Hola Victor,
As Damon correctly pointed out, any surplus from a foreclosure sale on a junior lien (like a second mortgage) will never be applied to the superior lien balance. The overage, by law, goes back to the homeowner (or potentially other junior lienholders if they file claims), not to reduce the first lien. That means you must be ready to satisfy the first mortgage in full yourself.
That said, if your analysis shows that even after paying off the first lien you still have solid equity, then it can definitely be a profitable play.
Here’s a tactical angle: in many cases, experienced investors prefer to wait and bid at the first mortgage foreclosure sale, since it wipes out the junior liens and feels more straightforward. As a result, the second-lien auction often draws little competition, which could allow you to win the property at a very low bid. If that happens, you’d then cover the first mortgage, cancel both liens, and keep whatever equity remains as profit.
The key is making sure your equity cushion is strong enough to justify taking on the risk, because in these scenarios, you’re effectively stepping into the borrower’s shoes against the first mortgage holder.
Simple answer is that the property had other liens that would not have been cleared making this a losing proposition. Just look at the plaintiffs, they were a private party, not a big bank. So this tells me this was not a first position mortgage, and there's another large mortgage here.
If you are interested in ff you’re bidding at a foreclosure sale on a second mortgage, you need to understand how the payout waterfall works. The clerk doesn’t apply overages to the first mortgage balance.
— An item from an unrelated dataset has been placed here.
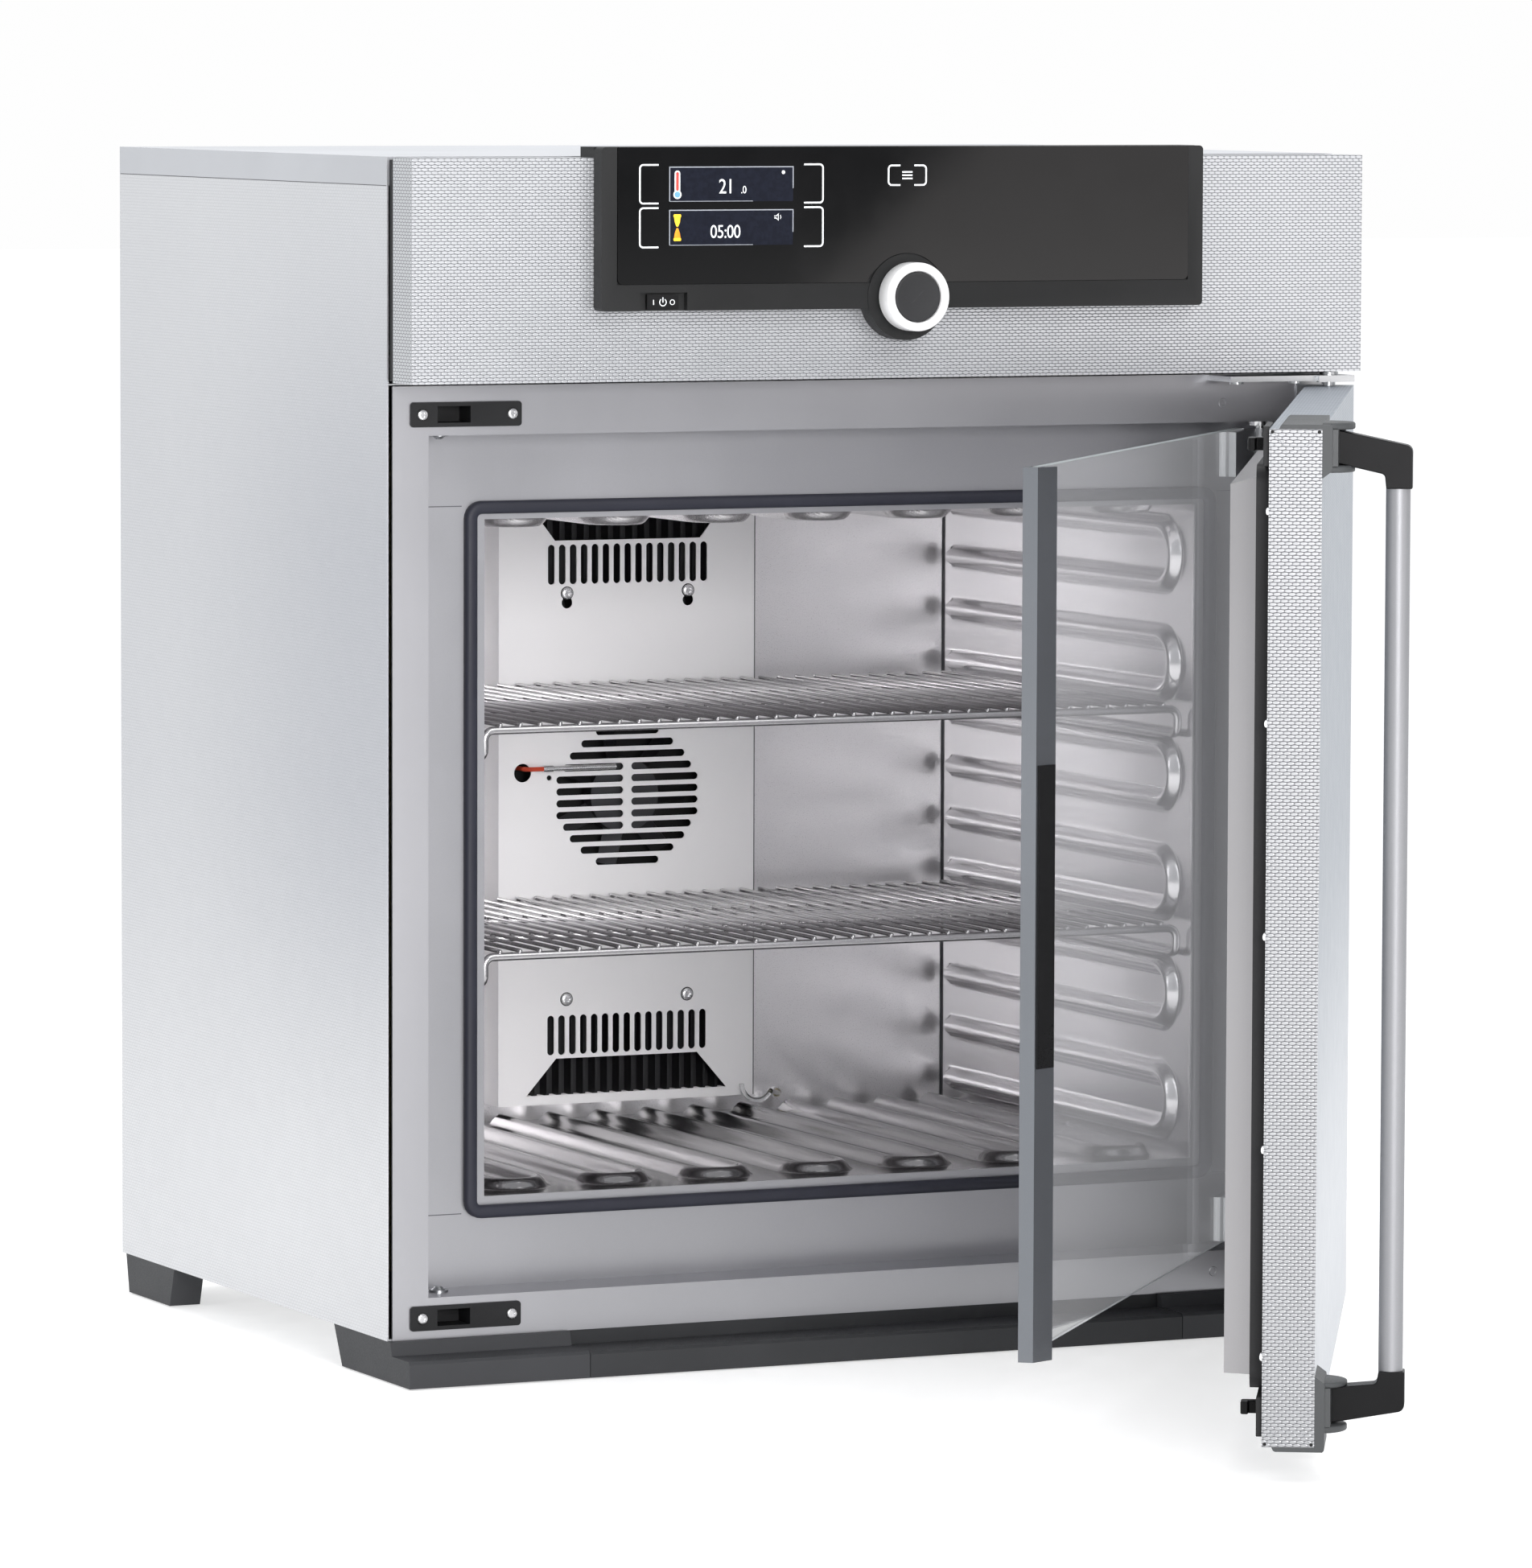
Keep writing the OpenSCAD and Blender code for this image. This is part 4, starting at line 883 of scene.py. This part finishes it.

The foreclosure sale is only wiping out the second lien. If bidding goes higher than the second lien’s judgment amount, the overbid (also called surplus funds) is held by the court registry. By statute, those funds belong to the homeowner and any junior lienholders who file claims, not to the first mortgage holder.
The first mortgage stays in place no matter what you bid. You’re essentially buying the property subject to that first lien. If you want it paid off or reduced, that’s on you after you take title.
That’s why most investors only bid on second liens when the equity margin is massive and they’ve double-checked title. You need to factor the full payoff of the first mortgage into your max bid calculation and treat any surplus as gone, you won’t see it again.
Bottom line: bid as if you’re writing a check for the first plus your bid amount, because that’s the real cost of acquisition. If the numbers still make sense with that assumption, then you’ve got a deal worth chasing.